Write out all the material exactly. Leave nothing out.

● **SOURCE EXCERPT**
╔══
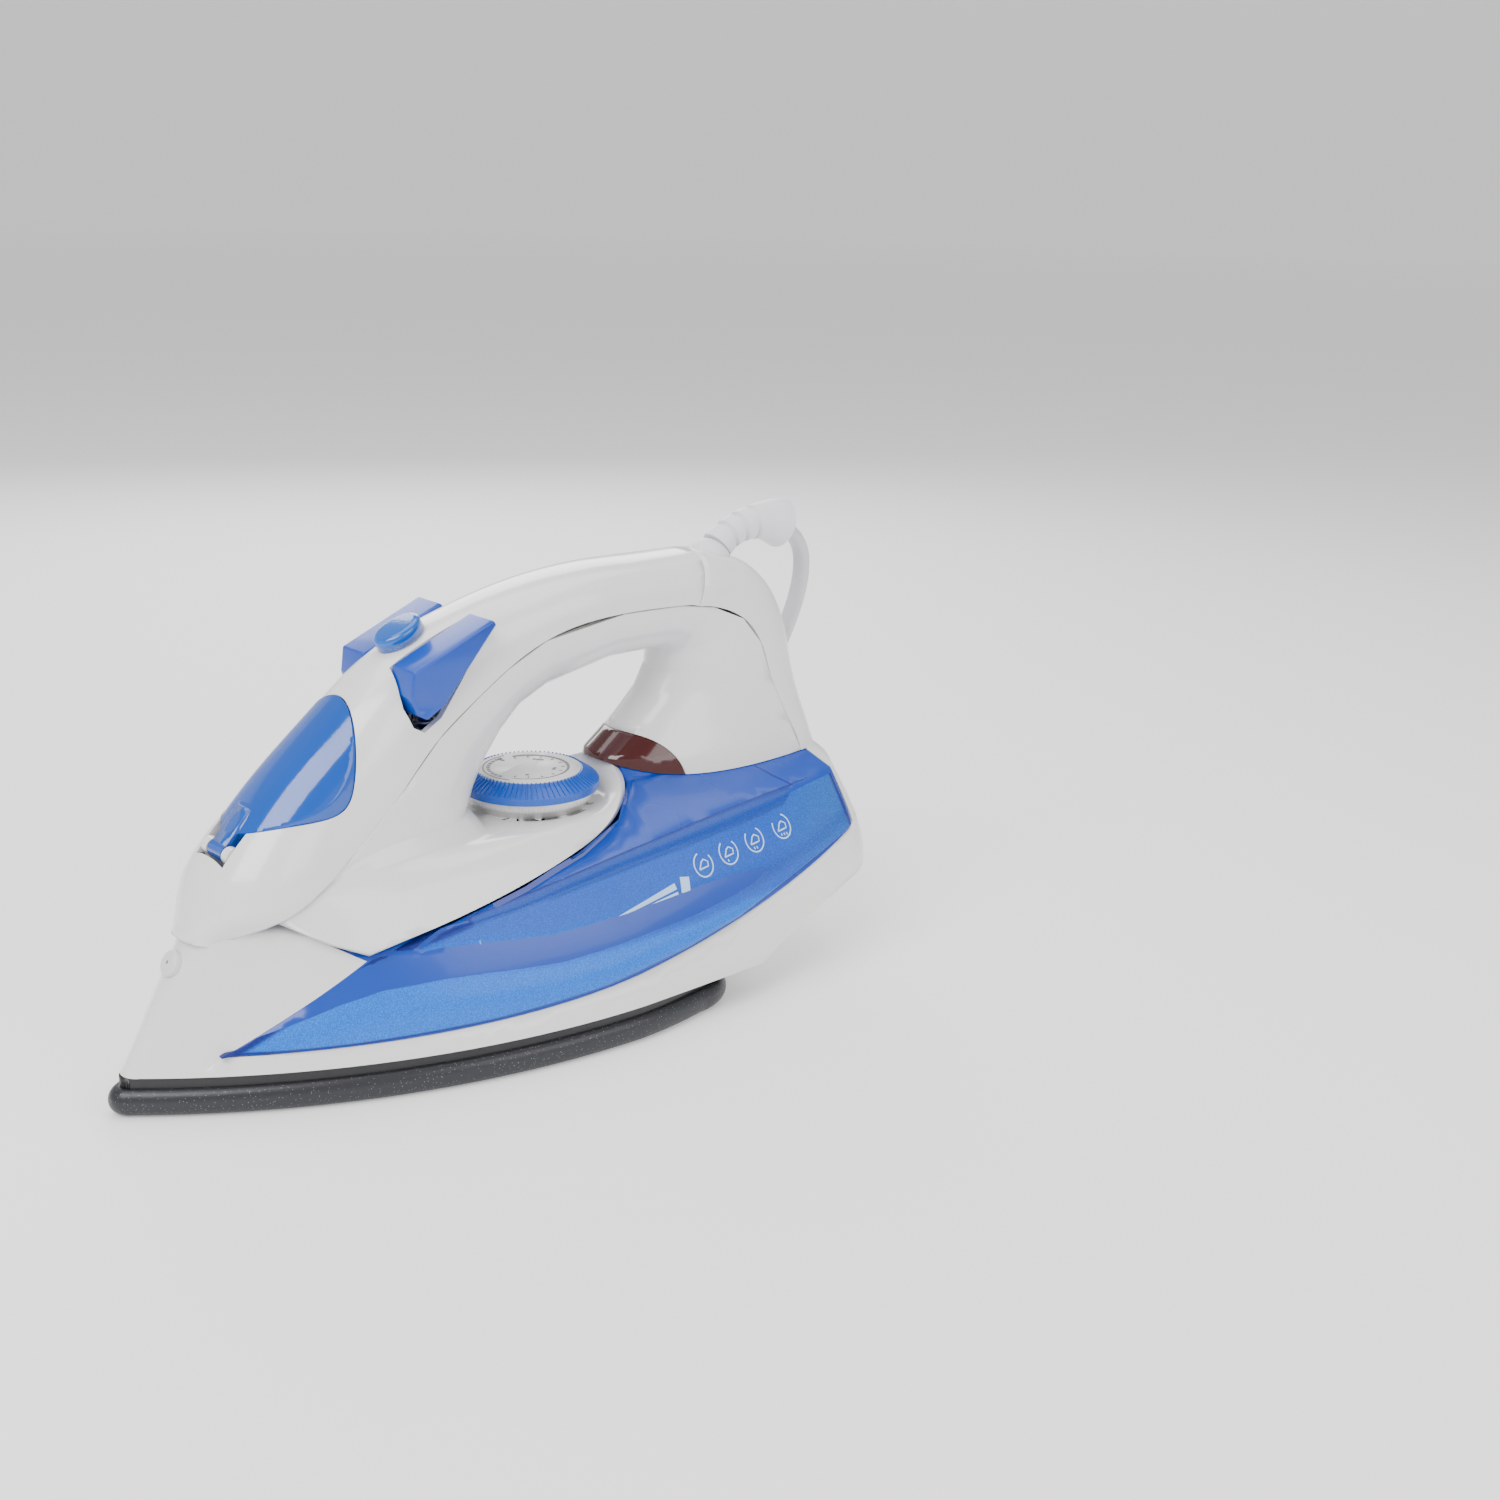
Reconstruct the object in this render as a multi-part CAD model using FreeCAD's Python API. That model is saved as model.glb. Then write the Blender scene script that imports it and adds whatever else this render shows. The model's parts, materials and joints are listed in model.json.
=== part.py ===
import FreeCAD, Part
import math
import os

# Corded steam iron, millimetres.  Built with y counted from the soleplate's tip towards the
# heel, x across (positive is the burst button's side) and z up from the ironing face; every
# solid is then moved back by half the iron's length, so the origin is under its middle.

V = FreeCAD.Vector

# driving dimensions
iron_length = 262.0
sole_length = 200.0
sole_width = 117.0
widest_at = 148.0
grip_height = 140.0
grip_width = 32.0
wall = 2.4
tank_wall = 2.0
seam_gap = 0.3
rim_height = 8.0
casting_height = 12.0
dial_radius = 22.5
dial_top = 75.5
spindle_radius = 3.0
button_travel = 3.0
slider_travel = 9.0
pump_bore = 4.0
door_length = 50.0
door_width = 37.0
plug_pin_radius = 2.4
plug_pin_pitch = 19.0
cord_radius = 3.0
coil_radius = 42.0
turn_fit = 0.05          # radial clearance of a shaft in its bore
slide_fit = 0.35         # gap round a button or slider

half_sole = sole_width / 2
dial_y = 145.6
skirt_bottom = rim_height + 3.4
rod_y = 101.0            # steam valve's rod
tank_back = 16.5         # tank's rear wall, ahead of the heel
pump_x = 9.6
pump_outer = 4.9
pump_top = 96.0
pump_bottom = 72.0
stem_foot = 90.0
wire_slot = 9.0
filler_y = 64.0
neck_radius = 8.2
neck_bore = 6.8
collar_bottom = 64.3
collar_radius = 20.5
platform_floor = 57.5    # underside of the well that the dial's platform fills
nozzle_at = V(0, 21.4, 41.0)
nozzle_way = V(0, -0.86, 0.5)
nozzle_radius = 3.9
door_middle = V(0, 60.5, 92.0)
door_tilt = 39.2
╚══
● **ANSWER TO THE EXERCISE**
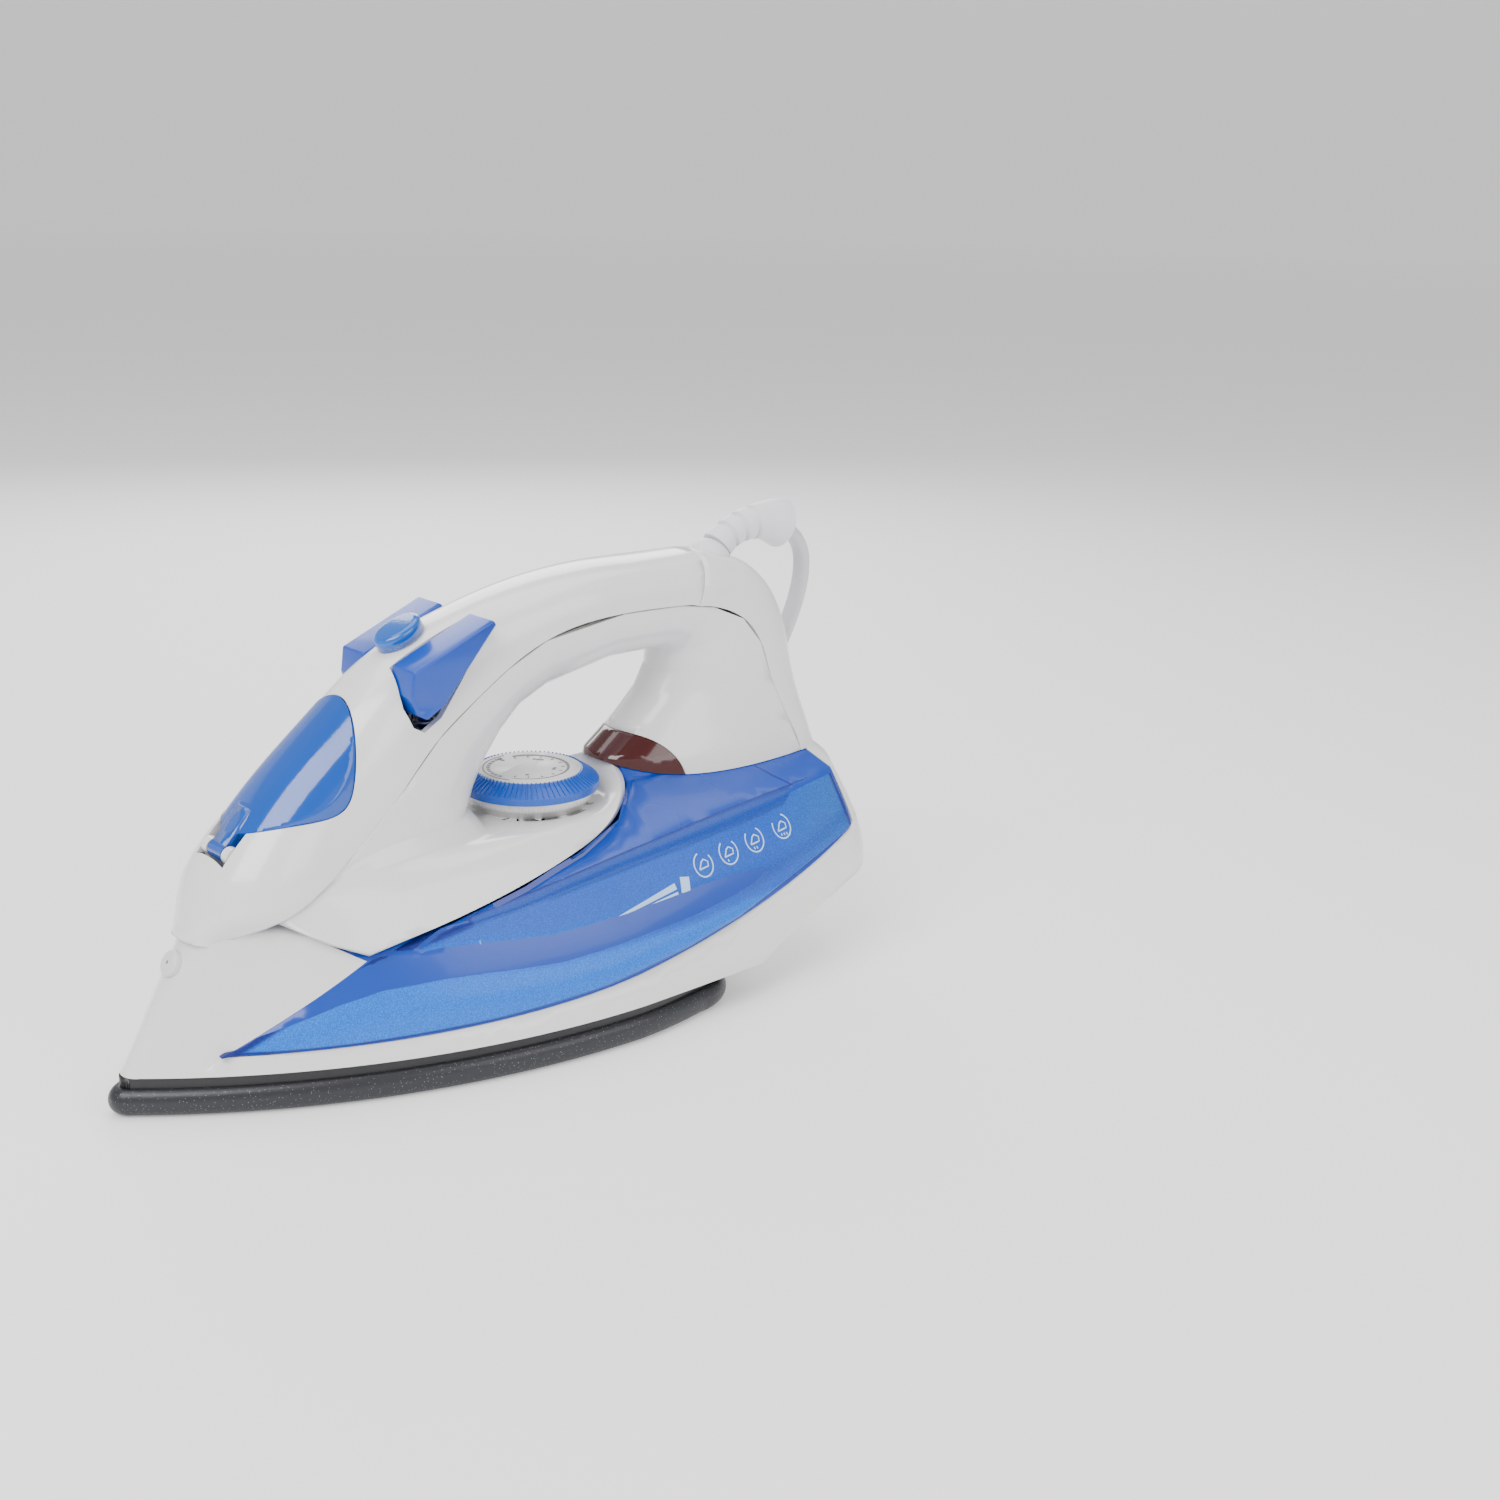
Reconstruct the object in this render as a multi-part CAD model using FreeCAD's Python API. That model is saved as model.glb. Then write the Blender scene script that imports it and adds whatever else this render shows. The model's parts, materials and joints are listed in model.json.
=== part.py ===
import FreeCAD, Part
import math
import os

# Corded steam iron, millimetres.  Built with y counted from the soleplate's tip towards the
# heel, x across (positive is the burst button's side) and z up from the ironing face; every
# solid is then moved back by half the iron's length, so the origin is under its middle.

V = FreeCAD.Vector

# driving dimensions
iron_length = 262.0
sole_length = 200.0
sole_width = 117.0
widest_at = 148.0
grip_height = 140.0
grip_width = 32.0
wall = 2.4
tank_wall = 2.0
seam_gap = 0.3
rim_height = 8.0
casting_height = 12.0
dial_radius = 22.5
dial_top = 75.5
spindle_radius = 3.0
button_travel = 3.0
slider_travel = 9.0
pump_bore = 4.0
door_length = 50.0
door_width = 37.0
plug_pin_radius = 2.4
plug_pin_pitch = 19.0
cord_radius = 3.0
coil_radius = 42.0
turn_fit = 0.05          # radial clearance of a shaft in its bore
slide_fit = 0.35         # gap round a button or slider

half_sole = sole_width / 2
dial_y = 145.6
skirt_bottom = rim_height + 3.4
rod_y = 101.0            # steam valve's rod
tank_back = 16.5         # tank's rear wall, ahead of the heel
pump_x = 9.6
pump_outer = 4.9
pump_top = 96.0
pump_bottom = 72.0
stem_foot = 90.0
wire_slot = 9.0
filler_y = 64.0
neck_radius = 8.2
neck_bore = 6.8
collar_bottom = 64.3
collar_radius = 20.5
platform_floor = 57.5    # underside of the well that the dial's platform fills
nozzle_at = V(0, 21.4, 41.0)
nozzle_way = V(0, -0.86, 0.5)
nozzle_radius = 3.9
door_middle = V(0, 60.5, 92.0)
door_tilt = 39.2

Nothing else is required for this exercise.